NWAnews.com :: Northwest Arkansas Arkansas Democrat-Gazette

Recycler collects attention

Posted on Monday, June 30, 2008

URL: http://www.nwanews.com/adg/News/230133/

HORSESHOE BEND — The idea for an award-winning volunteer recycling program in Izard County was sparked by a California Boy Scout project 25 years ago.

“We went around picking up stuff,” said Paul Sulser, 79, who was once a Scout camp director in rural California north of San Francisco. “That gave me the idea.”

In 1998, Sulser placed a box in the corner of a Horseshoe Bend park so people could drop off aluminum cans.

Ten years later, the recycling program has grabbed statewide attention.

Sulser and his crew of volunteers collect more than 100 tons of plastics, cans, cardboard and newspapers a year at a distribution center, and many say the program has converted the town of 2, 278 into environmental consciousness.

In April, the city won the Arkansas Environmental Stewardship Award, a yearly recognition bestowed upon organizations for environmental efforts.

Sulser’s project beat finalists Tyson Foods Inc., Plum Creek Timber Co. in Crossett, the Fayetteville wastewater treatment plant, the Molex Inc. connector plant in Maumelle and the Green Forest poultry processing plant.

“[Sulser’s ] program was best suited for the award,” said Kelly Robinson, a spokesman for the Arkansas Department of Environment Quality, which has handed out the annual award since 2005.

The state recycles nearly 2 million tons of materials yearly, an Arkansas Department of Parks and Tourism Web site says.

“We were impressed with such the drive he had,” she said. “He, alone, was instrumental in all of Horseshoe Bend’s recycling. Not all [award ] applicants were of this magnitude.”

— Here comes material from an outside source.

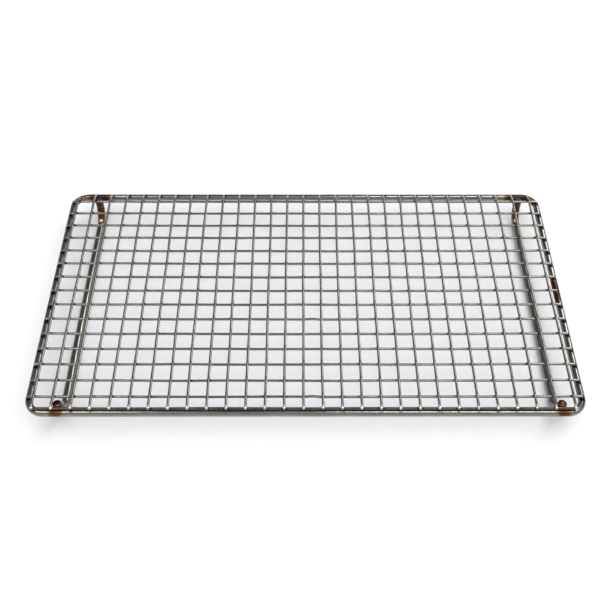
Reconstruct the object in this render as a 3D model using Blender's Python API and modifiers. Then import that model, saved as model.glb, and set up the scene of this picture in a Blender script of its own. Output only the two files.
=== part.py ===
"""Welded wire cooling rack: a rim rod, a grid of wires on top of it, and two bent foot rods.

Metres, +Z up, +X to the right, +Y to the back. The origin is on the table, under the rack's middle.
Every wire and rod is one bent or straight length of round stainless steel. Pieces that are welded
together keep a gap of WELD_GAP between their surfaces.
"""
import math

import bmesh
import bpy
from mathutils import Vector

# Driving dimensions
PITCH = 0.0127            # from wire to wire, both ways
WIRE_D = 0.0018
RIM_D = 0.0050
FOOT_D = 0.0060
HEIGHT = 0.0250           # table to the top of the short wires
WELD_GAP = 0.0003         # between the surfaces of neighbours

SHORT_WIRES = 29          # front to back, on top
LONG_WIRES = 16           # left to right: one at the back, 14 at full pitch, one on the front rim

RIM_HALF_X = 14.45 * PITCH        # rim rod's centre line
RIM_HALF_Y = 7.73 * PITCH
RIM_CORNER_R = 0.85 * PITCH
BUTT_GAP = 0.0030                 # between the rim rod's two ends, which the butt weld fills

GRID_SHIFT_X = -0.10 * PITCH      # the grid sits a little left of the rim's middle
BACK_LONG_WIRE_Y = 7.08 * PITCH
FRONT_LONG_WIRE_Y = -7.63 * PITCH
FRONT_LONG_WIRE_HALF = 14.05 * PITCH
LONG_WIRE_LEFT = -14.50 * PITCH   # cut ends of the long wires, over the rim rod
LONG_WIRE_RIGHT = 14.49 * PITCH

SHORT_WIRE_FRONT = -7.75 * PITCH  # cut front ends of the short wires
BACK_END_INSET = 0.0004           # their back ends stop this far short of the rim's centre line
DROP_START = BACK_LONG_WIRE_Y + 0.0008
DROP_END_INSET = 0.0022           # and they reach their level on the rim this far short of it

FOOT_LEFT_X = -12.91 * PITCH
FOOT_RIGHT_X = 13.34 * PITCH
FOOT_BEND_R = 1.00 * PITCH

# Levels of the centre lines
SHORT_Z = HEIGHT - WIRE_D / 2
LONG_Z = SHORT_Z - WIRE_D - WELD_GAP
RIM_Z = LONG_Z - WIRE_D / 2 - WELD_GAP - RIM_D / 2
FOOT_Z = FOOT_D / 2
LEG_TOP = RIM_Z + RIM_D / 2
LEG_Y = RIM_HALF_Y - RIM_D / 2 - WELD_GAP - FOOT_D / 2

# Facets: a curve's bevel_resolution, and the sides it gives a tube
WIRE_BEVEL = 2
ROD_BEVEL = 4
BEND_STEPS = 8


def bevel_sides(bevel):
    return 4 + 2 * bevel


def clear_scene():
    for old in list(bpy.data.objects):
        bpy.data.objects.remove(old, do_unlink=True)


def new_collection(name):
    collection = bpy.data.collections.new(name)
    bpy.context.scene.collection.children.link(collection)
    return collection


def steel(name, color, roughness):
    material = bpy.data.materials.new(name)
    material.use_nodes = True
    shader = material.node_tree.nodes["Principled BSDF"]
    shader.inputs["Base Color"].default_value = (*color, 1.0)
    shader.inputs["Metallic"].default_value = 1.0
    shader.inputs["Roughness"].default_value = roughness
    return material


def arc(center, radius, start_deg, end_deg, across, along, steps=BEND_STEPS):
    """Points on a bend, from start to end, in the plane of the unit vectors across and along."""
    points = []
    for step in range(steps + 1):
        angle = math.radians(start_deg + (end_deg - start_deg) * step / steps)
        points.append(center + radius * (math.cos(angle) * across + math.sin(angle) * along))
    return points


def round_rod(name, points, diameter, bevel, material, collection):
    """A rod along points, whose flats stand exactly half a diameter from its centre line."""
    sides = bevel_sides(bevel)
    curve = bpy.data.curves.new(name, "CURVE")
    curve.dimensions = "3D"
    curve.bevel_depth = diameter / 2 / math.cos(math.pi / sides)
    curve.bevel_resolution = bevel
    curve.use_fill_caps = True
    spline = curve.splines.new("POLY")
    spline.points.add(len(points) - 1)
    for target, point in zip(spline.points, points):
        target.co = (*point, 1.0)
        target.tilt = math.pi / sides
    curve.materials.append(material)
    rod = bpy.data.objects.new(name, curve)
    collection.objects.link(rod)
    return rod


def add_long_wires(material, collection):
    for index in range(LONG_WIRES):
        left, right = LONG_WIRE_LEFT, LONG_WIRE_RIGHT
        y = BACK_LONG_WIRE_Y - index * PITCH
        if index == LONG_WIRES - 1:
            y = FRONT_LONG_WIRE_Y
            left, right = -FRONT_LONG_WIRE_HALF, FRONT_LONG_WIRE_HALF
        ends = [Vector((left, y, LONG_Z)), Vector((right, y, LONG_Z))]
        round_rod(f"long_wire_{index + 1:02d}", ends, WIRE_D, WIRE_BEVEL, material, collection)


def rim_back_y(x):
    """Where the back rim's centre line runs at x, round the corners as well."""
    into_corner = max(0.0, abs(x) - (RIM_HALF_X - RIM_CORNER_R))
    return RIM_HALF_Y - RIM_CORNER_R + math.sqrt(RIM_CORNER_R**2 - into_corner**2)


def add_short_wires(material, collection):
    """Straight over the grid, then eased down onto the back rim behind the last long wire."""
    for index in range(SHORT_WIRES):
        x = GRID_SHIFT_X + (index - (SHORT_WIRES - 1) / 2) * PITCH
        drop_end = rim_back_y(x) - DROP_END_INSET
        points = [Vector((x, SHORT_WIRE_FRONT, SHORT_Z))]
        for step in range(BEND_STEPS + 1):
            part = step / BEND_STEPS
            ease = (1 - math.cos(math.pi * part)) / 2
            y = DROP_START + part * (drop_end - DROP_START)
            points.append(Vector((x, y, SHORT_Z + ease * (LONG_Z - SHORT_Z))))
        points.append(Vector((x, rim_back_y(x) - BACK_END_INSET, LONG_Z)))
        round_rod(f"short_wire_{index + 1:02d}", points, WIRE_D, WIRE_BEVEL, material, collection)


def rim_points():
    """Once round the rim from one side of the butt weld, mid right, to its other side."""
    right, forward = Vector((1, 0, 0)), Vector((0, 1, 0))
    points = [Vector((RIM_HALF_X, BUTT_GAP / 2, RIM_Z))]
    corners = ((1, 1, 0), (-1, 1, 90), (-1, -1, 180), (1, -1, 270))
    for side_x, side_y, start in corners:
        center = Vector((
            side_x * (RIM_HALF_X - RIM_CORNER_R),
            side_y * (RIM_HALF_Y - RIM_CORNER_R),
            RIM_Z,
        ))
        points += arc(center, RIM_CORNER_R, start, start + 90, right, forward)
    points.append(Vector((RIM_HALF_X, -BUTT_GAP / 2, RIM_Z)))
    return points


def foot_points(x):
    """From the top of the back leg, down, along the table and up the front leg."""
    forward, up = Vector((0, 1, 0)), Vector((0, 0, 1))
    bend_y = LEG_Y - FOOT_BEND_R
    bend_z = FOOT_Z + FOOT_BEND_R
    points = [Vector((x, LEG_Y, LEG_TOP))]
    points += arc(Vector((x, bend_y, bend_z)), FOOT_BEND_R, 0, -90, forward, up)
    points += arc(Vector((x, -bend_y, bend_z)), FOOT_BEND_R, -90, -180, forward, up)
    points.append(Vector((x, -LEG_Y, LEG_TOP)))
    return points


def cylinder_cutter(name, center, radius, length, along_x, collection):
    mesh = bpy.data.meshes.new(name)
    shape = bmesh.new()
    bmesh.ops.create_cone(
        shape, cap_ends=True, segments=48, radius1=radius, radius2=radius, depth=length
    )
    shape.to_mesh(mesh)
    shape.free()
    cutter = bpy.data.objects.new(name, mesh)
    cutter.location = center
    if along_x:
        cutter.rotation_euler = (0, math.pi / 2, 0)
    cutter.hide_render = True
    cutter.display_type = "WIRE"
    collection.objects.link(cutter)
    return cutter


def add_leg_weld(name, x, side, material, collection, cutters):
    """A collar of weld metal round the spot where a leg meets the rim rod."""
    contact_y = side * (RIM_HALF_Y - RIM_D / 2 - WELD_GAP / 2)
    mesh = bpy.data.meshes.new(name)
    shape = bmesh.new()
    bmesh.ops.create_uvsphere(shape, u_segments=24, v_segments=14, radius=1.0)
    bmesh.ops.scale(shape, vec=(0.0034, 0.0019, 0.0024), verts=shape.verts)
    shape.to_mesh(mesh)
    shape.free()
    mesh.shade_smooth()
    mesh.set_sharp_from_angle(angle=math.radians(40))
    mesh.materials.append(material)
    weld = bpy.data.objects.new(name, mesh)
    weld.location = (x, contact_y, RIM_Z)
    collection.objects.link(weld)
    rods = (
        ("leg", Vector((x, side * LEG_Y, RIM_Z)), FOOT_D, False),
        ("rim", Vector((x, side * RIM_HALF_Y, RIM_Z)), RIM_D, True),
    )
    for rod_name, center, diameter, along_x in rods:
        corner_radius = diameter / 2 / math.cos(math.pi / bevel_sides(ROD_BEVEL))
        cutter = cylinder_cutter(
            f"{name}_{rod_name}_cutter", center, corner_radius + WELD_GAP, 0.02, along_x, cutters
        )
        cut = weld.modifiers.new(rod_name, "BOOLEAN")
        cut.operation = "DIFFERENCE"
        cut.solver = "EXACT"
        cut.object = cutter


def add_butt_weld(material, collection):
    """A short barrel of weld metal between the rim rod's two ends."""
    half = BUTT_GAP / 2 - WELD_GAP
    edge_r, middle_r = RIM_D / 2 - 0.0004, RIM_D / 2
    mesh = bpy.data.meshes.new("rim_butt_weld")
    shape = bmesh.new()
    rings = 4
    profile = [(0.0, half)]
    for ring in range(rings + 1):
        part = 1 - 2 * ring / rings
        profile.append((edge_r + (middle_r - edge_r) * (1 - part * part), part * half))
    profile.append((0.0, -half))
    corners = [shape.verts.new((radius, 0, height)) for radius, height in profile]
    for first, second in zip(corners, corners[1:]):
        shape.edges.new((first, second))
    shape.to_mesh(mesh)
    shape.free()
    mesh.materials.append(material)
    weld = bpy.data.objects.new("rim_butt_weld", mesh)
    weld.location = (RIM_HALF_X, 0, RIM_Z)
    weld.rotation_euler = (math.pi / 2, 0, 0)
    collection.objects.link(weld)
    turn = weld.modifiers.new("turn", "SCREW")
    turn.steps = 24
    turn.render_steps = 24
    turn.use_merge_vertices = True
    turn.merge_threshold = 0.00001
    turn.use_smooth_shade = True


def build():
    clear_scene()
    rack = new_collection("cooling_rack")
    cutters = new_collection("cutters")
    wire_steel = steel("wire_steel", (0.52, 0.50, 0.47), 0.24)
    rod_steel = steel("rod_steel", (0.56, 0.54, 0.51), 0.18)
    weld_steel = steel("weld_steel", (0.36, 0.25, 0.17), 0.38)

    add_long_wires(wire_steel, rack)
    add_short_wires(wire_steel, rack)
    round_rod("rim_rod", rim_points(), RIM_D, ROD_BEVEL, rod_steel, rack)
    add_butt_weld(weld_steel, rack)
    for side_name, x in (("left", FOOT_LEFT_X), ("right", FOOT_RIGHT_X)):
        round_rod(f"foot_{side_name}", foot_points(x), FOOT_D, ROD_BEVEL, rod_steel, rack)
        for end_name, side in (("front", -1), ("back", 1)):
            name = f"weld_{end_name}_{side_name}"
            add_leg_weld(name, x, side, weld_steel, rack, cutters)


build()
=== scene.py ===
"""Looks of the welded wire cooling rack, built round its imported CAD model.

Every wire and rod is swept here as a finely divided tube on its CAD node's centre line, with the small
bends, sheared ends, weld beads and heat tints of the real thing. Lengths are in metres.
"""
import math

import bmesh
import bpy
import numpy as np
from mathutils import Euler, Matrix, Vector, kdtree, noise


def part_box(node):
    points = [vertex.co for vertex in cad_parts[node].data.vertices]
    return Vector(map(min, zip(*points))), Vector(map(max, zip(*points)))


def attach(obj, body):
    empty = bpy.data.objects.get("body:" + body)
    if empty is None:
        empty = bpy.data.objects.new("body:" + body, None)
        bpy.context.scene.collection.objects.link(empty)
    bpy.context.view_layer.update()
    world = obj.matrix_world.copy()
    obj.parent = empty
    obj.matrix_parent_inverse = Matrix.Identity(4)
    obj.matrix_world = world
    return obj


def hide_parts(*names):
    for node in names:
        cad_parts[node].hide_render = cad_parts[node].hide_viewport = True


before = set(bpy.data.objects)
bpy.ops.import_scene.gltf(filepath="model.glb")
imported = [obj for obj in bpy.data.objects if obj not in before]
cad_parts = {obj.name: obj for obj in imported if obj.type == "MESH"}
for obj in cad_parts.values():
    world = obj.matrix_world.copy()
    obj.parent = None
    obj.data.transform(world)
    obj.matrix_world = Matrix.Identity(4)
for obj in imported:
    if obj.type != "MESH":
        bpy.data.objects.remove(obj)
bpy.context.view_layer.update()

# The CAD model's body, counts and radii
BODY = "root"
SHORT_WIRES = 29
LONG_WIRES = 16
WIRE_R = 0.0009
RIM_R = 0.0025
FOOT_R = 0.0030
RIM_CORNER_R = 0.0108        # of the rim rod's centre line
FOOT_BEND_R = 0.0127
BUTT_HALF = 0.0015           # half the gap between the rim rod's two ends

# Facets. A tube is a row of rings with this many corners
WIRE_SIDES = 12
ROD_SIDES = 24
WELD_RINGS = (0.0, 0.0006, 0.0012, 0.0020)      # a wire's rings lie this far to each side of a weld
WIRE_STEP = 0.0033                              # the longest stretch between two rings
RIM_STEP = 0.0011
FOOT_STEP = 0.0020
RING_GAP = 0.00035                              # the shortest
BEND_STEPS = 14

# How the real rods and wires differ from the CAD model's
ROD_INSET = 0.00003          # the rods are this much thinner, so that they stay inside the CAD box
BUTT_OVERLAP = 0.0012        # the rim rod runs this far into its butt weld at each end
CONTACT_DIP = 0.00022        # each wire is pressed this far towards the other at a weld
CONTACT_HALF = 0.0016        # half length of that press
RIM_DIP = 0.00035            # and this far down towards the rim
GRID_SAG = 0.0007            # the middle of the grid hangs a little
TIP_DROOP = 0.00090          # the short wires' front ends are squeezed down this far, over TIP_LENGTH
TIP_LENGTH = 0.0030
DROP_DELAY = 0.0008          # they leave the grid's level this far behind the back long wire
DROP_END_INSET = 0.0022      # and reach the rim's level this far before its centre line
END_TRIM = 0.0007            # the most that a cut end falls short
KINKS = {(9, 14): 0.00055, (14, 14): 0.00075}   # long wires bent up in one cell: (wire, cell): height
SCALE_AND_SHADE_REACH = 0.0022          # how far black weld scale and painted contact shade reach along a wire from a weld

# Stage: lights in watts, the strips in watts per square metre and steradian
FLOOR_HALF = 2.5
KEY_POWER = 7.5
STRIP_RADIANCE = 10.0
LOW_STRIP_POWER = 5.0
FILL_POWER = 32.5
WORLD_STRENGTH = 0.8
CAMERA_PLACE = (-0.00185, -0.36125, 0.48769)
CAMERA_DOWN = 53.16          # degrees below the horizon
CAMERA_TURN = -0.255
CAMERA_ROLL = 0.199
CAMERA_SENSOR = 36
CAMERA_LENS = 47.92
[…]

The trophy, a glass-carved replica of the state, is displayed in City Hall.

“It’s is one of the biggest things that’s ever happened in Horseshoe Bend,” Mayor Bob Barnes said of the honor.

Sulser moved to Horseshoe Bend, a retirement center perched along the Strawberry River, from California in 1991. He was a retired U. S. Postal Service employee in Rock Island, Ill., and had lived in California since the late 1980 s before moving to Arkansas.

In 1997, Sulser was elected to the Horseshoe Bend City Council. He asked then-Mayor Chuck Mowder if he could start a recycling program.

“I made a presentation,” Sulser said Wednesday at his distribution center next to Horseshoe Bend City Hall. “I guess it went well. We had no idea how to set this up.”

Mowder approved the plan and Sulser set up the recycling box for aluminum cans at Garden Club park.

A year later, he moved the operations indoors, renting a vacant space in the town’s strip shopping mall for $ 75 a month. Proceeds from the recycled materials paid for the rent, he said.

Then, in 2002, he applied for a $ 16, 000 state grant to build his own building.

That grant and one to purchase a forklift to hoist the plastics and metals into transfer bins were approved.

Now on Wednesdays and Saturdays, Sulser and other volunteers meet at the metal building on Commerce Street that serves as his recycling center. On those days, residents drop off their recyclable items.

Inside, volunteers sort the plastic milk and water jugs from soda bottles and aluminum cans, tossing them in various bins. Sulser has 25 volunteers.

“They joke that we get paid for doing this,” Betty Curtis said. “But we don’t. We believe in it.”

The Wednesdays and Saturdays are considered “social events” by the workers. Volunteers can catch up with friends who stop by, Curtis said.

On Wednesday, talk turned to Bob Taylor, a former Horseshoe Bend employee who was bitten twice within a year by rattlesnakes.

“He almost died from that,” Sulser said. “But he’s doing well now.”

Taylor was one of scores of people who dropped off a carton of materials Wednesday.

The collected items are taken to the Independent Environmental Services landfill in Cherokee Village, where they are weighed. The landfill serves Izard, Fulton and Sharp counties.

Sulser receives payment for the materials and puts the funds back into his program. Money from the sale of aluminum cans goes to the city’s Garden Club, of which Sulser’s wife was recently president.

“He’s been at it since day one,” Barnes said of Sulser. “He started out with zero, and he’s brought it to this.”

Michelle Grabowski, a Horseshoe Bend Municipal Court clerk, wrote a seven-point letter outlining the recycling program that said other cities could duplicate Horseshoe Bend’s if they “have the passion our volunteer’s exhibit.”

She also noted that the city sends fliers to residents and places articles in local newspapers about environmental concerns.

The town now intends to participate in the state’s Green-Fed program, a statewide project to recycle obsolete computer equipment.

“The program has made a tremendous difference with our landfill,” Barnes said.